Does this mean that worries about whether one is getting one's due have no place?  That these would inevitably taint, corrupt, vitiate self-promotion?  That is not necessarily the case, and in fact rectificatory justice involves addressing precisely such imbalances.  When placed in a still class-ridden, contact-driven, pedigree-conscious academic marketplace subject to the same vicissitudes of personality, prejudices, and just plain imperceptiveness as everywhere else -- where you can't count on the system to balance itself or some peer or patron to set matters straight -- vigorous self-promotion can actually be the just thing.  Some limits would have to be thought out, observed, respected, of course -- otherwise, one goes from one extreme to another, using admitted injustice to excuse further injustice.
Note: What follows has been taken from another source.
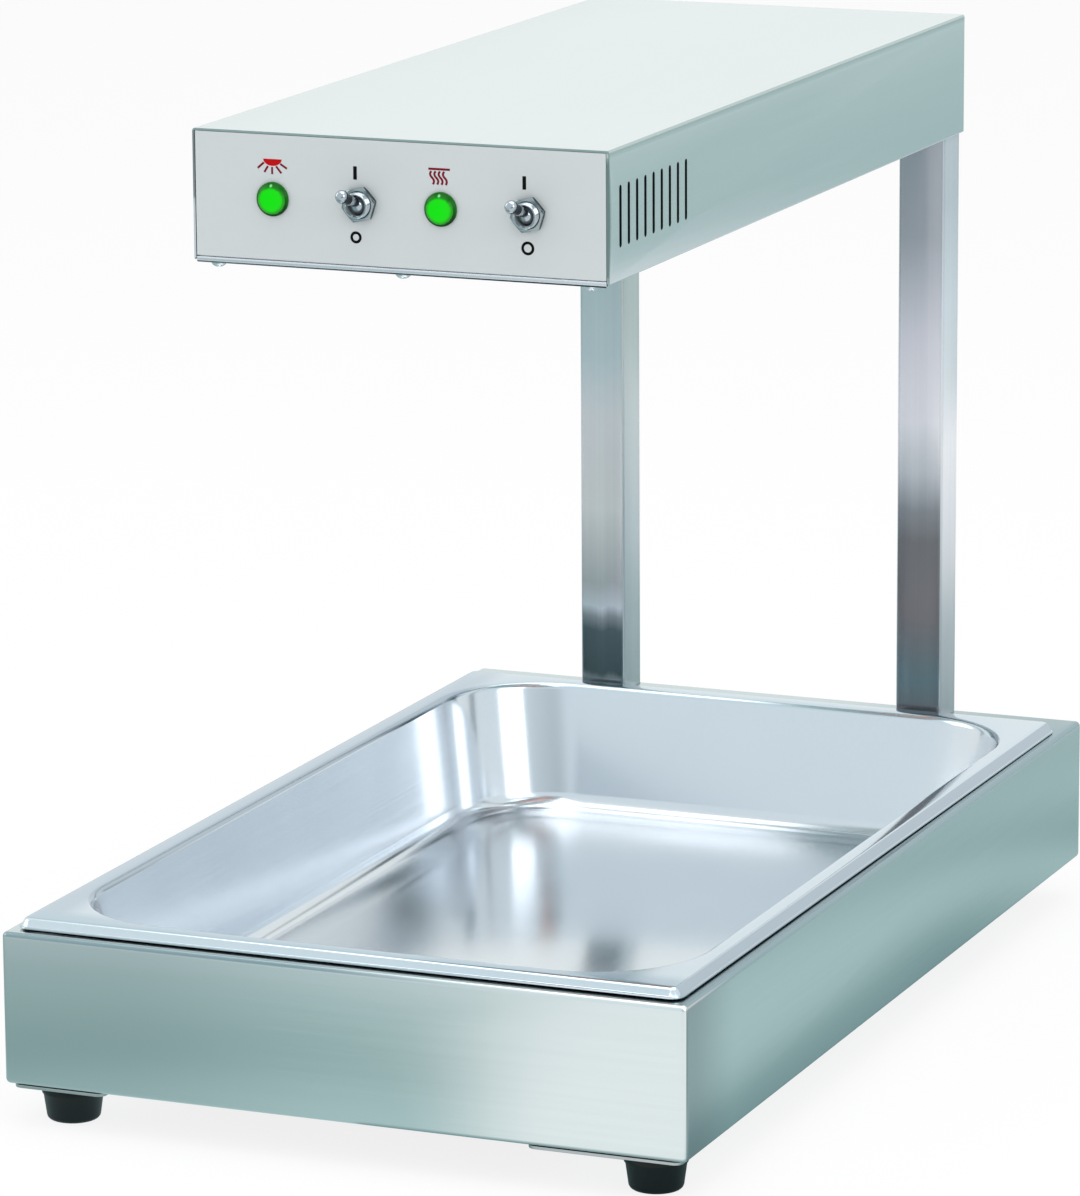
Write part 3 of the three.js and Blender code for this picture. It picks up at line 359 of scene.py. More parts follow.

Reciprocity, the kind of justice which often involves paying back favors, the fertile ground at times for friendships to flourish, also has implications for self-promotion.  If one has helped another in their own self-promotion -- and there are a variety of different ways to do that -- it seems reasonable to expect a certain receptiveness to one's own self-promotion.  And, likewise, a just person would recognize that imposing upon another's attention itself extends demands of reciprocity out into the future.

I'm going to end here, without having yet discussed magnanimity, vanity, low-self-worth and legitimate humility and their bearing on self-promotion, putting that last bit of study off for a Virtue Ethics Digest post later this week.